### Directive:
Only the number is wanted: how many lines of the data contain "object"?
▬▬▬
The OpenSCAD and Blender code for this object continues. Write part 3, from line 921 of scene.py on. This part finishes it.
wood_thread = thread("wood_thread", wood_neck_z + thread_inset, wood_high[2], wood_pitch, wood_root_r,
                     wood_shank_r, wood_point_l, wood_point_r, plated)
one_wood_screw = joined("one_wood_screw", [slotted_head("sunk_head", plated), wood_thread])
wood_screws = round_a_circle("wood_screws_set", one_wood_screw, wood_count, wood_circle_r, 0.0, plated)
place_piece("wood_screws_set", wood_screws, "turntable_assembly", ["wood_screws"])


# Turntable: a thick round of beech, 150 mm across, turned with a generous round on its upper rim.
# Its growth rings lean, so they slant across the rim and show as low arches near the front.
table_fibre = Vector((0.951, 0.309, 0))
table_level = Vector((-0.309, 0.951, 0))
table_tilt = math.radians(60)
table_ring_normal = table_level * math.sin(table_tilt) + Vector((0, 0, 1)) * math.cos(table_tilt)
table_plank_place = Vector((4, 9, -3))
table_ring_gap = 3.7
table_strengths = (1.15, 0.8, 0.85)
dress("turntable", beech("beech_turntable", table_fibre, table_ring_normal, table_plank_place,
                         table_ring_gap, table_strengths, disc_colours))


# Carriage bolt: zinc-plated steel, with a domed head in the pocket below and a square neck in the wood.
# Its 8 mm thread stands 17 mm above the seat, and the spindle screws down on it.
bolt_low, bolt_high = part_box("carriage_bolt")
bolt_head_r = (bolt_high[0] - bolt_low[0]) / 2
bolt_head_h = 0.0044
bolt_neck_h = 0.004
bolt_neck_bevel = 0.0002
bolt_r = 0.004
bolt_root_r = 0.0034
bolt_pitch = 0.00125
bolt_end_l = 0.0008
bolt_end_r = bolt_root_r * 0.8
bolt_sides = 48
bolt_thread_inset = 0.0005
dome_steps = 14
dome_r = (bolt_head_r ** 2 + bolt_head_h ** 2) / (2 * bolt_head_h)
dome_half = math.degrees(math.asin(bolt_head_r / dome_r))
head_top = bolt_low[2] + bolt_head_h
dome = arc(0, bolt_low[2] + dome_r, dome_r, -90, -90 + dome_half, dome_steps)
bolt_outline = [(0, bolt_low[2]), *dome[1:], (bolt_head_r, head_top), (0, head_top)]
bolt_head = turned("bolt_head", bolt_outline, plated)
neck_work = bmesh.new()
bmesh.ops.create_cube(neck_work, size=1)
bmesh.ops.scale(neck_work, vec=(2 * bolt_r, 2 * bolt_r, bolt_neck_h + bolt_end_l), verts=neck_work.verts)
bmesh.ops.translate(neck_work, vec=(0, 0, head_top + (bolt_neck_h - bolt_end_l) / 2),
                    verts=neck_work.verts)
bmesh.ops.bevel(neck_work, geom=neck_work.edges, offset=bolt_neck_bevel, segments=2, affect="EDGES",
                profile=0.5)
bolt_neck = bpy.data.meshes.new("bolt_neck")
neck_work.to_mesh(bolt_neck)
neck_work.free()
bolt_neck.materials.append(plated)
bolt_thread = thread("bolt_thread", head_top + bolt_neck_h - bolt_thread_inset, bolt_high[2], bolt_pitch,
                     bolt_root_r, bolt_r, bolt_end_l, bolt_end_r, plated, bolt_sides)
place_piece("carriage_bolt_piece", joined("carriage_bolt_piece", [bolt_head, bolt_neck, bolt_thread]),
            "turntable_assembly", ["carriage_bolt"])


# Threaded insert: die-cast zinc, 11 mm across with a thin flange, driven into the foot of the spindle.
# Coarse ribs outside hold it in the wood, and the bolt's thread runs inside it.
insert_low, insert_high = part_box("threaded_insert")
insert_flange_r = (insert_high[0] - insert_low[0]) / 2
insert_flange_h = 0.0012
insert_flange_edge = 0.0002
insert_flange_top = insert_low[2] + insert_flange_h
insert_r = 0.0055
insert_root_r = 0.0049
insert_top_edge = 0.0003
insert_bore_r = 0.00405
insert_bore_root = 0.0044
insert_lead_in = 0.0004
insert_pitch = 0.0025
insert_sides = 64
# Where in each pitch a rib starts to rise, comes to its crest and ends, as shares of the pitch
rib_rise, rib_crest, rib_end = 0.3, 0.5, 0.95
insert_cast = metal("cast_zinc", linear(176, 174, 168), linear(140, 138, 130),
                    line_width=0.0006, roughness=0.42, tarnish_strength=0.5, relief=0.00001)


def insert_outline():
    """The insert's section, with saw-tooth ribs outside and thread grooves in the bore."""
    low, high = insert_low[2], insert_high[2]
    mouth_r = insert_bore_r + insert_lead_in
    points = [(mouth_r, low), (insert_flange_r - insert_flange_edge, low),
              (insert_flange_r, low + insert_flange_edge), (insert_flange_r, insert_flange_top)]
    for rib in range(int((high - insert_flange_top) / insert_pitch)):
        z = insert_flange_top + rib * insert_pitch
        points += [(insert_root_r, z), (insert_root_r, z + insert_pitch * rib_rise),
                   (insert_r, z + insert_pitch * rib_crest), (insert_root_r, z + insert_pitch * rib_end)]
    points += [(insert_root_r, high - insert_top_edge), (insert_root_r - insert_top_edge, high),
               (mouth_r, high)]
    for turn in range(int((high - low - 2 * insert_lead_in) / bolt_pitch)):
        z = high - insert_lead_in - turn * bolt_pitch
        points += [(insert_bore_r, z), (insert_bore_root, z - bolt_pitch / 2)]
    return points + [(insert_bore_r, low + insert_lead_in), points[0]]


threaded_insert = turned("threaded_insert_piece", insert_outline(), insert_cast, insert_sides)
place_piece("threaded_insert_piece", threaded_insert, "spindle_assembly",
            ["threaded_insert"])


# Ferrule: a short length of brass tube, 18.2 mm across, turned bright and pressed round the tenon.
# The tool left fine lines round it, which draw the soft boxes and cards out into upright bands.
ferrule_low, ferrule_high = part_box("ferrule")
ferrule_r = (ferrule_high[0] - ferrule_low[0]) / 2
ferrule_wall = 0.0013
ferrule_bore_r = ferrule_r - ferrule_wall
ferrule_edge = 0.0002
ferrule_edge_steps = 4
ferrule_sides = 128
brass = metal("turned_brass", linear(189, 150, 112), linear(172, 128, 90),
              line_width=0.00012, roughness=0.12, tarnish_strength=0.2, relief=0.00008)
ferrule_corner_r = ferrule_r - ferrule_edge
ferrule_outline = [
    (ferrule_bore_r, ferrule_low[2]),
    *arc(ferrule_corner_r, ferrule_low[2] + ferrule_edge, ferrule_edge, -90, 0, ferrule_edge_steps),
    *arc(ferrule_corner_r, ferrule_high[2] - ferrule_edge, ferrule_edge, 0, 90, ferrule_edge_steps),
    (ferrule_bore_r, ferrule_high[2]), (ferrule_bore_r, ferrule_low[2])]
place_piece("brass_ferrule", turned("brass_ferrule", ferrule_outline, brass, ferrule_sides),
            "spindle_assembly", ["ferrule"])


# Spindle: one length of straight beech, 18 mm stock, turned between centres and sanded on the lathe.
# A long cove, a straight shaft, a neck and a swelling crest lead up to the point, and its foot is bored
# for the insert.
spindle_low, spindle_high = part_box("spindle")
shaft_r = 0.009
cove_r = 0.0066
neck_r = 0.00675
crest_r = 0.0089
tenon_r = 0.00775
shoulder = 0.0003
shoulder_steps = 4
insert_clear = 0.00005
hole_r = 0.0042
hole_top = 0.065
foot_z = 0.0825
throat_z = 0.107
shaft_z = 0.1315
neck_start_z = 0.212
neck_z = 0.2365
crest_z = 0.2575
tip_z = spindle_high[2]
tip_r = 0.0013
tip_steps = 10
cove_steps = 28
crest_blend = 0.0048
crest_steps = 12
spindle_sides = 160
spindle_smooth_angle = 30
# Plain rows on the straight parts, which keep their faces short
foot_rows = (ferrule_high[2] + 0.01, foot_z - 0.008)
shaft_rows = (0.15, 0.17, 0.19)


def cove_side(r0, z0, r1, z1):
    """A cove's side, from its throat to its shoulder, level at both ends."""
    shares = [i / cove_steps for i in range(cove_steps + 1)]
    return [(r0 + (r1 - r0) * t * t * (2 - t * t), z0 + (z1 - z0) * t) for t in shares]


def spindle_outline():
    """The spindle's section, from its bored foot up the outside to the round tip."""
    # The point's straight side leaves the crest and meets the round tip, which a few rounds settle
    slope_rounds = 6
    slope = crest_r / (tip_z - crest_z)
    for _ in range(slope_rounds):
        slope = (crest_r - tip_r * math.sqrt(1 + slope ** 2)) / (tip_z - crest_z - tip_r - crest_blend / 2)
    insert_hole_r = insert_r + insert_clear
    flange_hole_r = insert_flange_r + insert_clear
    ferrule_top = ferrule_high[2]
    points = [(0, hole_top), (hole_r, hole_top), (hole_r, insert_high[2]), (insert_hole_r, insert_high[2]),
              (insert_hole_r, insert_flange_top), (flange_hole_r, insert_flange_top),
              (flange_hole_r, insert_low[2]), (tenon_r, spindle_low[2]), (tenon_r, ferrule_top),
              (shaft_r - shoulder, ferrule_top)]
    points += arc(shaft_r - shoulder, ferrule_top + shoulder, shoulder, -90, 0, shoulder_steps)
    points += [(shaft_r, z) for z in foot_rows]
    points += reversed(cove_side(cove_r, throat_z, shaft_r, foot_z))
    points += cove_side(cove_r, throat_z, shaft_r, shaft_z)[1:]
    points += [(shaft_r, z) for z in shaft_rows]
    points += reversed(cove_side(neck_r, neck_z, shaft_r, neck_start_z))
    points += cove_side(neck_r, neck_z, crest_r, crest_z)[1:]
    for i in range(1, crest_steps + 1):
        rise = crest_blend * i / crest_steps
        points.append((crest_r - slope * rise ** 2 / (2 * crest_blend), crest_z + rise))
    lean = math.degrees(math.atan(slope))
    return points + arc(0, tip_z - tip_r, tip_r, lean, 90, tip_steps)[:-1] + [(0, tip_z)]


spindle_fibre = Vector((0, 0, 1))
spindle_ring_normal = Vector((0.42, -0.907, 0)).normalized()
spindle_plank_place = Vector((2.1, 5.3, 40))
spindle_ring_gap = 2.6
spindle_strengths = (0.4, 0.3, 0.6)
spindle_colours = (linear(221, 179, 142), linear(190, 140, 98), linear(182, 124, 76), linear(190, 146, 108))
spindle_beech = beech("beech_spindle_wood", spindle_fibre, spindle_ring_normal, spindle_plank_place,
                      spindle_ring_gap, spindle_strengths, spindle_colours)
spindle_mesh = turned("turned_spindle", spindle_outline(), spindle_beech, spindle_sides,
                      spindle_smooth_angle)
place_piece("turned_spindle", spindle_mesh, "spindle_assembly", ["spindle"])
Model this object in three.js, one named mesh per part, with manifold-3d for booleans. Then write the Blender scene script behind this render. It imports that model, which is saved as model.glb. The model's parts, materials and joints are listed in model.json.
▬▬▬
### Output below:
2